Did you feel compelled to write an album like this from a personal perspective?

“Whenever people talk about me being a second generation immigrant they always talk about my father, and that makes me laugh. Is it only the brown ones that are immigrants!? My mum’s Norwegian! My parents are both immigrants; just because she’s a blonde white lady… You wonder if for some people the refugee crisis would be as big of a deal if they were blonde, blue-eyed white people. I’d like to think that my heritage wouldn't matter and that I’d always want to fight for the underdog and I'd write these songs anyway, but it was a lot closer to home because I can see a reaction. I can see what's going on with the rise of nationalism in the UK – my cousins are both Pakistani and they have darker skin than I have, and I’ve heard stories from them of being spat at in the street.
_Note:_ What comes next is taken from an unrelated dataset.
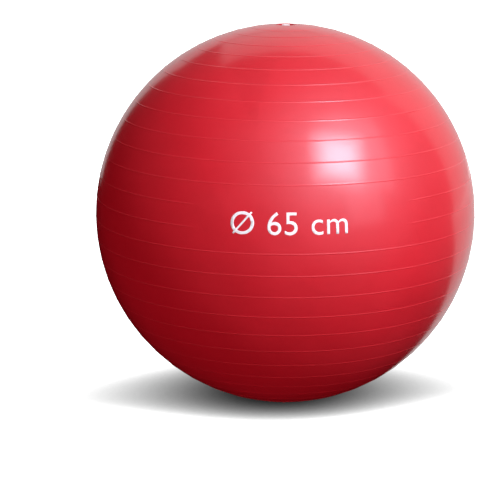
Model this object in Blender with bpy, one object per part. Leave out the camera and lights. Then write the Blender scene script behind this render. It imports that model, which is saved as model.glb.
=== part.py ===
"""Inflatable exercise ball, 650 mm across: a ribbed PVC skin moulded in one piece, the valve
seat bonded into its top pole, and the stopper that is pushed into the seat.

The ball stands on the floor, z = 0, with its axis along +Z through the valve. The smooth
field for the print faces -Y. All sizes are in metres, and all angles in radians.
"""

import math

import bmesh
import bpy
from mathutils import Vector

# Skin
BALL_RADIUS = 0.325  # outside of the inflated skin, between its ribs
SKIN_WALL = 0.0008
CONTACT_RADIUS = 0.035  # the patch that the ball's own weight flattens
SPRUE_RADIUS = 0.012  # the thick spot inside the bottom pole, where the mould was filled
SPRUE_HEIGHT = 0.0022
SPRUE_FOOT = 0.0015  # how far its edge slopes out

# Ribs: one round the equator and RIBS_EACH_SIDE above and below it
RIBS_EACH_SIDE = 13
RIB_PITCH = math.radians(6.39)
RIB_CROWDING = math.radians(0.00145)  # the ribs close up by the cube of their number
RIB_HEIGHT = 0.0008
RIB_HALF_WIDTH = 0.0012

# The smooth field for the print, which interrupts two ribs
FIELD_RIBS = (1, 2)
FIELD_HALF_ANGLE = math.radians(32)
FIELD_DIRECTION = Vector((0.0, -1.0))

# Valve seat: a disc in the top pole's opening, with a dish and a bore for the stopper
SEAT_RADIUS = 0.0165
DISH_LIP = 0.0015  # flat rim round the dish
DISH_STEPS = 4
FLANGE_WIDTH = 0.0075  # how far the flange reaches under the skin that it is bonded to
FLANGE_THICKNESS = 0.0012
FLOOR_THICKNESS = 0.0016
NECK_WALL = 0.0034
NECK_LENGTH = 0.0200
NECK_CHAMFER = 0.0010
BORE_RADIUS = 0.0044
BORE_LEAD_IN = 0.0006
TIP_BORE_STEP = 0.0008  # how much smaller the radius of the bore's last stretch is
TIP_BORE_LENGTH = 0.0060

# The skin's thicker boss over the flange
BOSS_WALL = 0.0016
BOSS_MARGIN = 0.0020  # past the flange
BOSS_FADE = 0.0060  # width over which the boss thins to the skin's wall

# Stopper
FIT_GAP = 0.0003  # clearance round and under the stopper, and between seat and skin
HEAD_RADIUS = 0.0070
HEAD_THICKNESS = 0.0026
HEAD_SUNK = 0.0005  # the head's top below the ball's pole
HEAD_ROUND = 0.0007
FINGER_GAP = 0.0028  # room round the head on the dish's floor
DIMPLE_RADIUS = 0.0036
DIMPLE_DEPTH = 0.0006
SHANK_LENGTH = 0.0240
BEADS = 3  # sealing beads on the upper shank
BEAD_PITCH = 0.0036
BEAD_HEIGHT = 0.0004
HOLLOW_RADIUS = 0.0017
HOLLOW_DEPTH = 0.0180
TIP_CHAMFER = 0.0008

SKIN_SEGMENTS = 48
VALVE_SEGMENTS = 32
WELD = 1e-6  # merges a spun profile with its own start

CONTACT_DEPTH = BALL_RADIUS - math.sqrt(BALL_RADIUS**2 - CONTACT_RADIUS**2)
CENTRE = Vector((0.0, 0.0, BALL_RADIUS - CONTACT_DEPTH))
OPENING_RADIUS = SEAT_RADIUS + FIT_GAP
FLANGE_RADIUS = SEAT_RADIUS + FLANGE_WIDTH
BOSS_RADIUS = FLANGE_RADIUS + BOSS_MARGIN
DISH_RADIUS = SEAT_RADIUS - DISH_LIP
DISH_FLOOR_RADIUS = HEAD_RADIUS + FINGER_GAP
NECK_RADIUS = BORE_RADIUS + NECK_WALL
TIP_BORE_RADIUS = BORE_RADIUS - TIP_BORE_STEP
HEAD_TOP_Z = CENTRE.z + BALL_RADIUS - HEAD_SUNK
HEAD_Z = HEAD_TOP_Z - HEAD_THICKNESS
DISH_FLOOR_Z = HEAD_Z - FIT_GAP
SEAT_UNDERSIDE_Z = DISH_FLOOR_Z - FLOOR_THICKNESS
NECK_END_Z = SEAT_UNDERSIDE_Z - NECK_LENGTH
TIP_BORE_Z = NECK_END_Z + TIP_BORE_LENGTH


def clear_scene():
    for obj in list(bpy.data.objects):
        bpy.data.objects.remove(obj, do_unlink=True)


def plastic(name, color, roughness):
    """A moulded plastic with one colour."""
    material = bpy.data.materials.new(name)
    material.use_nodes = True
    shader = material.node_tree.nodes["Principled BSDF"]
    shader.inputs["Base Color"].default_value = (*color, 1.0)
    shader.inputs["Roughness"].default_value = roughness
    shader.inputs["Metallic"].default_value = 0.0
    material.diffuse_color = (*color, 1.0)
    return material


def spun(profile, segments):
    """A closed body of revolution about Z from (radius, height) points.

    The first and last points either both lie on the axis, or are joined to close the loop.
    """
    bm = bmesh.new()
    verts = [bm.verts.new((radius, 0.0, height)) for radius, height in profile]
    pairs = list(zip(verts, verts[1:]))
    if profile[0][0] > 0.0:
        pairs.append((verts[-1], verts[0]))
    edges = [bm.edges.new(pair) for pair in pairs]
    bmesh.ops.spin(
        bm,
        geom=verts + edges,
        cent=(0.0, 0.0, 0.0),
        axis=(0.0, 0.0, 1.0),
        angle=math.tau,
        steps=segments,
    )
    bmesh.ops.remove_doubles(bm, verts=bm.verts, dist=WELD)
    bmesh.ops.recalc_face_normals(bm, faces=bm.faces)
    return bm


def add_object(name, bm, material):
    """Names the finished mesh, shades it smooth between its sharp edges and shows it."""
    mesh = bpy.data.meshes.new(name)
    bm.to_mesh(mesh)
    bm.free()
    mesh.shade_smooth()
    mesh.set_sharp_from_angle(angle=math.radians(30))
    mesh.materials.append(material)
    obj = bpy.data.objects.new(name, mesh)
    bpy.context.collection.objects.link(obj)
    return obj


def rib_latitude(number):
    """The latitude of a rib, numbered up from the equator's 0."""
    return RIB_PITCH * number - RIB_CROWDING * number**3


def on_skin(latitude, height=0.0):
    """The profile point at a latitude, this far outside the skin, or inside if negative."""
    radius = BALL_RADIUS + height
    return radius * math.cos(latitude), CENTRE.z + radius * math.sin(latitude)


def under_skin(radius, depth=0.0):
    """The profile point this far below the upper skin, at a radius from the axis."""
    return radius, CENTRE.z + math.sqrt((BALL_RADIUS - depth) ** 2 - radius**2)


def skin_outside():
    """From the edge of the opening down over the ribs to the middle of the contact patch."""
    foot = RIB_HALF_WIDTH / BALL_RADIUS
    points = [under_skin(OPENING_RADIUS), under_skin(BOSS_RADIUS + BOSS_FADE)]
    for number in range(RIBS_EACH_SIDE, -RIBS_EACH_SIDE - 1, -1):
        latitude = rib_latitude(number)
        points.append(on_skin(latitude + foot))
        points.append(on_skin(latitude, RIB_HEIGHT))
        points.append(on_skin(latitude - foot))
    points.append((CONTACT_RADIUS, 0.0))
    points.append((0.0, 0.0))
    return points


def skin_inside():
    """From the sprue inside the bottom pole up to the inner edge of the opening."""
    inner_radius = BALL_RADIUS - SKIN_WALL
    patch_radius = math.sqrt(inner_radius**2 - (CENTRE.z - SKIN_WALL) ** 2)
    points = [
        (0.0, SPRUE_HEIGHT),
        (SPRUE_RADIUS, SPRUE_HEIGHT),
        (SPRUE_RADIUS + SPRUE_FOOT, SKIN_WALL),
        (patch_radius, SKIN_WALL),
    ]
    for number in range(-RIBS_EACH_SIDE, RIBS_EACH_SIDE + 1):
        points.append(on_skin(rib_latitude(number), -SKIN_WALL))
    points.append(under_skin(BOSS_RADIUS + BOSS_FADE, SKIN_WALL))
    points.append(under_skin(BOSS_RADIUS, BOSS_WALL))
    points.append(under_skin(OPENING_RADIUS, BOSS_WALL))
    return points


def smooth_field(bm):
    """Sinks the crests of the ribs that cross the field for the print into the skin."""
    crest_radius = BALL_RADIUS + RIB_HEIGHT
    crest_heights = [crest_radius * math.sin(rib_latitude(number)) for number in FIELD_RIBS]
    for vert in bm.verts:
        arm = vert.co - CENTRE
        is_crest = any(abs(arm.z - height) < WELD for height in crest_heights)
        if not is_crest or abs(arm.length - crest_radius) > WELD:
            continue
        if arm.xy.angle(FIELD_DIRECTION) < FIELD_HALF_ANGLE:
            vert.co = CENTRE + arm.normalized() * BALL_RADIUS


def make_ball_skin():
    # The open ends of the wall are both on the axis at the bottom: start there and go round.
    outside = skin_outside()
    inside = skin_inside()
    bm = spun(inside + outside, SKIN_SEGMENTS)
    smooth_field(bm)
    return add_object("ball_skin", bm, plastic("red_pvc_skin", (0.62, 0.012, 0.035), 0.22))


def dish_wall():
    """A quarter-wave from the dish's mouth down to its floor."""
    mouth_z = under_skin(DISH_RADIUS)[1]
    points = []
    for step in range(DISH_STEPS + 1):
        share = step / DISH_STEPS
        radius = DISH_RADIUS + (DISH_FLOOR_RADIUS - DISH_RADIUS) * share
        drop = (1.0 - math.cos(math.pi * share)) / 2.0
        points.append((radius, mouth_z + (DISH_FLOOR_Z - mouth_z) * drop))
    return points


def make_valve_seat():
    flange_depth = BOSS_WALL + FIT_GAP
    profile = [
        under_skin(SEAT_RADIUS),
        under_skin(SEAT_RADIUS, flange_depth),
        under_skin(FLANGE_RADIUS, flange_depth),
        under_skin(FLANGE_RADIUS, flange_depth + FLANGE_THICKNESS),
        (DISH_RADIUS, SEAT_UNDERSIDE_Z),
        (NECK_RADIUS, SEAT_UNDERSIDE_Z),
        (NECK_RADIUS, NECK_END_Z + NECK_CHAMFER),
        (NECK_RADIUS - NECK_CHAMFER, NECK_END_Z),
        (TIP_BORE_RADIUS, NECK_END_Z),
        (TIP_BORE_RADIUS, TIP_BORE_Z),
        (BORE_RADIUS, TIP_BORE_Z + TIP_BORE_STEP),
        (BORE_RADIUS, DISH_FLOOR_Z - BORE_LEAD_IN),
        (BORE_RADIUS + BORE_LEAD_IN, DISH_FLOOR_Z),
    ]
    profile += reversed(dish_wall())
    bm = spun(profile, VALVE_SEGMENTS)
    return add_object("valve_seat", bm, plastic("red_pvc_seat", (0.50, 0.010, 0.028), 0.35))


def beaded_shank(waist_radius, bead_radius):
    """Down the shank's upper stretch: flat-crested sealing beads with waists between them."""
    points = [(waist_radius, HEAD_Z)]
    for bead in range(BEADS):
        bead_z = HEAD_Z - BEAD_PITCH * (bead + 0.5)
        points.append((waist_radius, bead_z + 2.0 * BEAD_HEIGHT))
        points.append((bead_radius, bead_z + BEAD_HEIGHT))
        points.append((bead_radius, bead_z - BEAD_HEIGHT))
        points.append((waist_radius, bead_z - 2.0 * BEAD_HEIGHT))
    return points


def make_valve_plug():
    bead_radius = BORE_RADIUS - FIT_GAP
    waist_radius = bead_radius - BEAD_HEIGHT
    tip_radius = TIP_BORE_RADIUS - FIT_GAP
    taper_z = TIP_BORE_Z + FIT_GAP
    tip_z = HEAD_Z - SHANK_LENGTH
    profile = [
        (0.0, HEAD_TOP_Z - DIMPLE_DEPTH),
        (DIMPLE_RADIUS, HEAD_TOP_Z - DIMPLE_DEPTH),
        (DIMPLE_RADIUS + DIMPLE_DEPTH, HEAD_TOP_Z),
        (HEAD_RADIUS - HEAD_ROUND, HEAD_TOP_Z),
        (HEAD_RADIUS, HEAD_TOP_Z - HEAD_ROUND),
        (HEAD_RADIUS, HEAD_Z + HEAD_ROUND),
        (HEAD_RADIUS - HEAD_ROUND, HEAD_Z),
    ]
    profile += beaded_shank(waist_radius, bead_radius)
    profile += [
        (waist_radius, taper_z + waist_radius - tip_radius),
        (tip_radius, taper_z),
        (tip_radius, tip_z + TIP_CHAMFER),
        (tip_radius - TIP_CHAMFER, tip_z),
        (HOLLOW_RADIUS, tip_z),
        (HOLLOW_RADIUS, tip_z + HOLLOW_DEPTH),
        (0.0, tip_z + HOLLOW_DEPTH + HOLLOW_RADIUS / 2.0),
    ]
    bm = spun(profile, VALVE_SEGMENTS)
    return add_object("valve_plug", bm, plastic("white_stopper", (0.86, 0.86, 0.84), 0.38))


clear_scene()
make_ball_skin()
make_valve_seat()
make_valve_plug()
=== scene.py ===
# %% [markdown]
# # Exercise ball, 650 mm across
# A physiotherapy ball is one PVC skin, moulded hollow in a turning mould and blown up through a
# valve in its top pole. It has three pieces: the ribbed skin, the valve's dish that is bonded into
# it, and the white stopper that is pushed into the dish. The size is printed on the skin in ink.
# This lesson gives each of them its fine shape and its finish, around a fixed model of the ball.

import math

import bmesh
import bpy
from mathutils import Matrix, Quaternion, Vector
from mathutils.bvhtree import BVHTree


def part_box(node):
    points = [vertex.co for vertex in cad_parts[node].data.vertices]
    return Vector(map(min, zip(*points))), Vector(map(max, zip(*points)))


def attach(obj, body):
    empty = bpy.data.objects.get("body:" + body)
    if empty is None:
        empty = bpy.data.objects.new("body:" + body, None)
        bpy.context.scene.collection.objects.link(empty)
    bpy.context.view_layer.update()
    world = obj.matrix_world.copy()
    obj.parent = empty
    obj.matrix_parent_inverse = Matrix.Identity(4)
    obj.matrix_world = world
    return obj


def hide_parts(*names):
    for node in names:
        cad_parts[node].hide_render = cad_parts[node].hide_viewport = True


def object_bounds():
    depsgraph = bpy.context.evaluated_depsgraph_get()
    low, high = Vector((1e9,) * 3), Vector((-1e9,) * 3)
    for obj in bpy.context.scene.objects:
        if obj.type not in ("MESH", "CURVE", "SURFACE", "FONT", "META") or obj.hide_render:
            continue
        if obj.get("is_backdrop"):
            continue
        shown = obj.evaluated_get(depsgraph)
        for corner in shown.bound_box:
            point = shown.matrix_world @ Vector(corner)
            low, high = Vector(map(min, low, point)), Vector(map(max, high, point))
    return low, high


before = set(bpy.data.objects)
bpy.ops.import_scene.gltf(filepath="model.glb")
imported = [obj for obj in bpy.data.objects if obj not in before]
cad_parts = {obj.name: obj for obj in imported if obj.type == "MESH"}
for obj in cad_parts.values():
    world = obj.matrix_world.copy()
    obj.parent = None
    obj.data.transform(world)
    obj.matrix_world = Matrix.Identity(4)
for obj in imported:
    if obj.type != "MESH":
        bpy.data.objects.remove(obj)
fixed_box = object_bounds()

# %% [markdown]
# ## Sizes
# The boxes of the fixed pieces give the ball's radius, the height of its middle, and the reach of
# the valve. What a box can't say, such as the width of a rib, is written here once in metres. The
# ball stands on a patch that its own weight flattens, so its middle is a little lower than its
# radius.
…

“Even if I go on Twitter and make a political comment about not tarring everyone with the same brush… A few of my fans said some really racist, aggressive responses to what I was saying, like, It’s only because you’re a Muslim you’re saying this, or It’s only because you're a Muslim that you’re doing that. It’s like, No, it’s because I’m human. There have been threats and things like that. Last year I had to cancel a show because of threats being made. I was advised not to play in my hometown of Sunderland because of my surname. I’ve had visas declined for America so I can’t play there. And you can’t contest it – it just gets denied, so I have to get an Alien Of Extraordinary Talent Visa! That’s what it’s called! It’s pretty daunting. It’ll get sorted out, but it’s so frustrating.”